Transisi energi juga bukan semata-mata hanya permasalahan lingkungan saja, namun lebih jauh lagi untuk menjaga daya saing produk dalam negeri dengan negara lain. Demikian disampaikan Sekretaris Jenderal Kementerian Energi dan Sumber Daya Mineral (ESDM) Dadan Kusdiana dalam keterangan resminya.
“Saya mendefinisikan transisi energi dari sisi pemerintah. Menurut kami, menurut ESDM transisi energi ini adalah suatu kebijakan dari pemerintah untuk merespon apa yang terjadi di global. Jadi kita merespon, global itu inginnya seperti ini. Tujuannya adalah untuk tetap menjaga daya saing kita. Jadi saya memberikan planning-nya sesuatu yang sangat umum untuk semua. Bukan keperluannya ESDM, bukan keperluannya lingkungan saja,” tutur Dadan.
Pemanfaatan produk energi bersih, sambung Dadan, dalam proses produksinya akan menjadi sebuah persyaratan masyarakat global dengan konsekuensi pajak lebih tinggi jika dalam proses produksinya menggunakan bahan bakar yang menghasilkan emisi tinggi.
“Kita harus bisa juga bersaing dengan negara-negara lain untuk tetap menjaga market kita, misalkan di Eropa. Asia sekarang mulai menerapkan prinsip-prinsip energi bersih. Jadi, jadi kira-kira tujuan besarnya seperti itu, jangan dibalik. Justru kita mendorong kemanfaatan energi terbarukan, kita ingin meningkatkan daya saing kita,”ujar Dadan.
Beberapa negara dilaporkan sudah meminta pajak yang tinggi untuk produk-produk yang terbukti menggunakan bahan bakar yang tidak ramah lingkungan dan sebaliknya yang memiliki sertifikat penggunaan energi bersih untuk menghindari pajaknya.

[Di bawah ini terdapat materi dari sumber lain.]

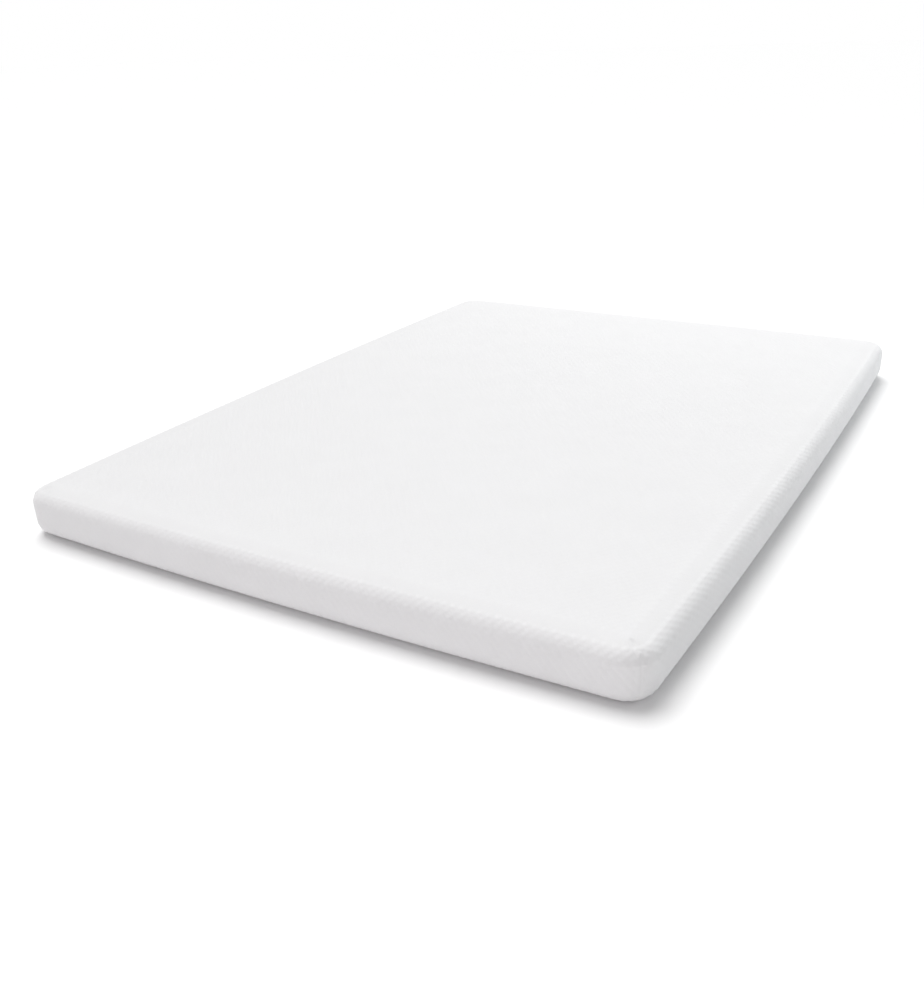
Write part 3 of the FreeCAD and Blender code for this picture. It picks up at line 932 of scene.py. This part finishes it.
def lighting():
    """A broad key from overhead, a lamp over the head end, low fills at two sides, and a white room."""
    lamp("key", "SUN", (0.27, 0.39, 1.0), 2.50, angle=math.radians(45))
    lamp("head_light", "AREA", (2.4, 0.3, 2.0), 14, size=1.5)
    lamp("foot_fill", "AREA", (-5.0, -0.6, 0.5), 58, (1.0, 0.92, 0.96), size=3.0)
    lamp("side_fill", "AREA", (2.2, -3.0, 0.6), 30, (0.92, 0.97, 1.0), size=2.0)
    world = bpy.data.worlds.new("studio")
    world.use_nodes = True
    nodes, links = world.node_tree.nodes, world.node_tree.links
    room = nodes["Background"]
    room.inputs["Color"].default_value = (1, 1, 1, 1)
    room.inputs["Strength"].default_value = 0.34
    backdrop = nodes.new("ShaderNodeBackground")
    backdrop.inputs["Color"].default_value = (1, 1, 1, 1)
    seen = nodes.new("ShaderNodeLightPath").outputs["Is Camera Ray"]
    either = nodes.new("ShaderNodeMixShader")
    links.new(seen, either.inputs[0])
    links.new(room.outputs[0], either.inputs[1])
    links.new(backdrop.outputs[0], either.inputs[2])
    links.new(either.outputs[0], nodes["World Output"].inputs["Surface"])
    bpy.context.scene.world = world
    bpy.context.scene.view_settings.view_transform = "Standard"


CAMERA_AZIMUTH = math.radians(-58.63)     # from the front (-Y), turning towards +X
CAMERA_ELEVATION = math.radians(24.30)
CAMERA_ROLL = math.radians(-2.15)
CAMERA_DISTANCE = 2.740
CAMERA_SLIDE = (-0.1563, -0.1567)         # right and up, across the line of sight
CAMERA_LENS = 37.01


def camera():
    """Looks across the mattress from above its foot end."""
    turn, rise = CAMERA_AZIMUTH, CAMERA_ELEVATION
    back = Vector((math.sin(turn) * math.cos(rise), -math.cos(turn) * math.cos(rise), math.sin(rise)))
    right = (-back).cross(Vector((0, 0, 1))).normalized()
    roll = Matrix.Rotation(CAMERA_ROLL, 3, back)
    right = roll @ right
    up = back.cross(right)
    lens = bpy.data.cameras.new("camera")
    lens.lens = CAMERA_LENS
    lens.sensor_width = 36
    made = bpy.data.objects.new("camera", lens)
    place = back * CAMERA_DISTANCE + right * CAMERA_SLIDE[0] + up * CAMERA_SLIDE[1]
    made.matrix_world = Matrix.Translation(place) @ Matrix((right, up, back)).transposed().to_4x4()
    bpy.context.scene.collection.objects.link(made)
    bpy.context.scene.camera = made


floor()
lighting()
camera()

“Saya dengar, Eropa itu akan mulai menerapkan carbon border tax-nya dua tahun lagi. Kan tidak lama, 2026 itu tidak lama untuk sebuah industri memastikan bahwa nanti akan bisa masuk ke sana. Nanti misal ada produk dari Indonesia, masuk, diekspor ke sana, ditanya.. Maksudnya ditanya itu pasti ada sertifikasi, ada segala macam ini prosesnya menggunakan energinya seperti apa? Karbonnya seperti apa? Ketemu misalkan nih, untuk produknya kalau 1 ton menggunakan apa, mengeluarkan emisinya sekian nanti disana ada batas batasnya itu batas maksimumnya sekian, kalau terlewati boleh produknya masuk kesini saya kasih pajak tambahan, sehingga barang yang diproduksi bertambah harganya,” jelasnya.
Dengan ilustrasi di atas, maka tentu saja harga produk yang dalam prosesnya menggunakan energi dengan emisi yang tinggi akan lebih mahal harganya dibandingkan dengan produk yang sama namun menggunakan energi yang ramah lingkungan dalam proses produksinya karena perbedaan besaran pajak emisinya.